Os sistemas não pensam, são feitos apenas prá funcionar. Não sabem do tempo, não se alteram com as circunstâncias, não têm sentidos, nem coração. Prá eles só existem inputs, que é no que nos transformamos quando o destino decide que devemos alimentá-los.



Talvez chegue um dia em que a onipotência dos sistemas apague qualquer possibilidade de caminhos alternativos. Não parece que esse dia esteja muito longe. Mas por enquanto, por mais fechados, inflexíveis, impessoais e inalteráveis que sejam, os sistemas foram postos em ação por alguém ou por alguéns que decidiram que eles funcionariam de tal ou tal maneira. E por mais que os engenheiros ou informáticos que os criaram acreditem que estão agindo apenas segundo critérios totalmente objetivos, é evidente que o funcionamento dos sistemas e que decisões a respeito de seu funcionamento são presididos por interesses inegavelmente humanos e personalizados.
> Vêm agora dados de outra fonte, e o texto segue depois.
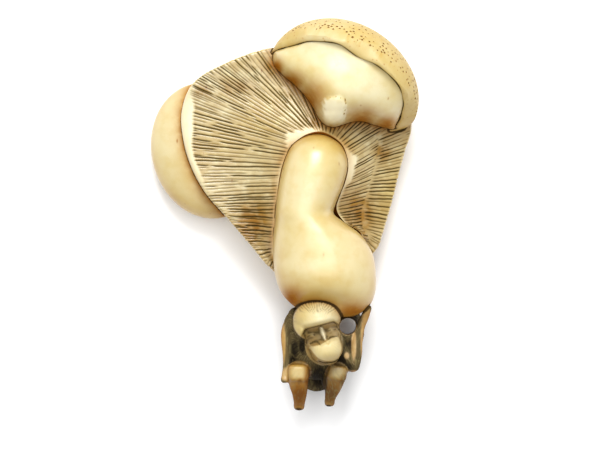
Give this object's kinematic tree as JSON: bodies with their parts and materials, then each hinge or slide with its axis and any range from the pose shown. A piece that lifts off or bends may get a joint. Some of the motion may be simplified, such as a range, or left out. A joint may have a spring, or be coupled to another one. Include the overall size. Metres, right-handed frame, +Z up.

Empresas são feitas prá ganhar dinheiro, prá gerar lucro. A regra do jogo é essa, ok... Mas empresas que trabalham com saúde (seguradoras, laboratórios, clínicas) têm que conseguir sua parcela de lucro trabalhando a favor da saúde dos usuários, não contra ela. A onipotência dos sistemas não deveria se alimentar da total impotência dos pacientes. O funcionamento dos sistemas também têm que levar seus interresses em conta, ou essas empresas não têm justificativa para existir, nem para sustentar seu discurso mercadológico.








Espero que com tudo isso eu ainda consiga realizar meus exames, que os resultados sejam bons, que eu tenha alguns diazinhos de férias em paz e que nos próximos meses não precise viver em tanta promiscuidade com os sistemas de saúde. Salve!!!!